To cut off prejudgment interest from the time a fair
and reasonable offer has been made by the defendant, as has been
adopted in most of the above ten states, should also not be
considered a sanction against the plantiff. It is merely a fair
and just procedure, for his loss from that date is his own doing.
The fairness of the defendant's or plaintiff's offer
is determined by comparing it with the final verdict. The offer of
the losing party must be as large or larger that the amount
ultimately awarded. If sanctions are needed against either party
to clear up the backlog, the court could change the prime rate
from simple interest to compound interest; or the English system
of penalizing the losing party by charging it with his opponent's
costs and attorney fees may need thoughtful consideration.23
Our English brethren have found that this cost system encourages
settlements, discourages procrastination and stimulates speedy,
effecient trial. Even in England, however, this cost system is not
considered as a penalty or punishment, but as an increase of the
damages the wrongdoer inflicted that must be awarded to the victim
to make him whole.
As in some instances, it might be unfair to charge
prejudgment interest before a defendant knows of the wrong he has
committed and has had an opportunity to evaluate the plaintiff's
claim, such as in delayed‑notice cases, malpractice actions,
asbestosis cases, and cases of multiple defendants, etc., the
trial judge should have discretion to award such interest, with
his reasons, either from the date of the commission of the tort,
the time the plaintiff first notifies defendant and presents his
demand, or the date of the filing of the law suit. His discretion
must be limited to this alone; the interest itself is a
substantive right over which he has no discretion. In this manner,
a defendant will not be penalized for the delay occasioned solely
by the plaintiff.
To prevent the incongruity of allowing prejudgment
interest at money market rates while assessing interest on the
court judgment at a lesser rate, and in further keeping with
fairness and justice, the post judgment interest should also be at
prime rate.
The prime rate considered must be on some readily
determined, authoritative and binding uniform standard such as is
being used by the new 1981 U.S. Income Tax law in charging
interest at 100 per cent of prime rate on delinquent and
fraudulent tax payments.
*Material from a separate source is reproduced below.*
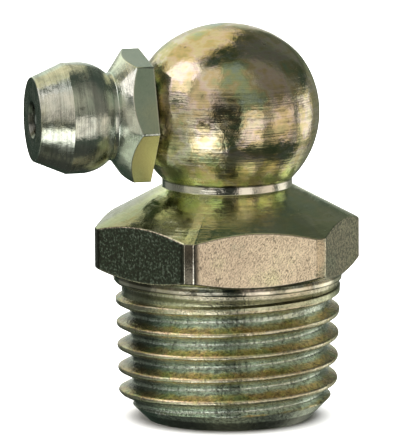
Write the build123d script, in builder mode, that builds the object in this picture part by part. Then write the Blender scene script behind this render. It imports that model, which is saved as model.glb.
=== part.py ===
from build123d import *

import os
from math import asin, cos, degrees, pi, radians, sin, sqrt, tan

# Right-angled hydraulic grease nipple: a one-piece steel body with a taper pipe
# thread, a hexagon and a turned ball, and a coupling head pressed into the ball's
# side. A light compression spring holds a check ball on its seat inside the head.
#
# Lengths are millimetres and angles degrees. +Z runs up the thread's axis from the
# face of its small end, which lies at Z 0, and the coupling head points along -X.

# --- taper thread of Whitworth form, its crests and roots cut flat ---
THREAD_LENGTH = 8.25
THREAD_PITCH = 1.337
THREAD_DEPTH = 0.856
THREAD_ROOT_FLAT = 0.223
FLANK_ANGLE = 27.5  # of each flank from the radial direction
GAUGE_DIAMETER = 13.157  # major diameter in the gauge plane
GAUGE_HEIGHT = 7.0  # of the gauge plane above the small end
TAPER = 1 / 16  # on diameter
GROOVE_ENTRY_ANGLE = -84.0  # from +X, where the groove's root would cross Z 0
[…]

The Internal Revenue Service will change
this rate each year. Interest rate changes take effect early in
the year, based on the prime rate during the previous September,
and announced by mid‑October. This year, starting February
1st, it is 20 per cent. As this method is now a national standard,
the Internal Revenue Service rate can be nationally applied
throughout the courts without cause for complaint or suspicion by
anyone, and once set, it should remain constant until settlement
of the case ‑just as though the plaintiff had used the money
on the date of injury to buy a 5 year Certificate of Deposit.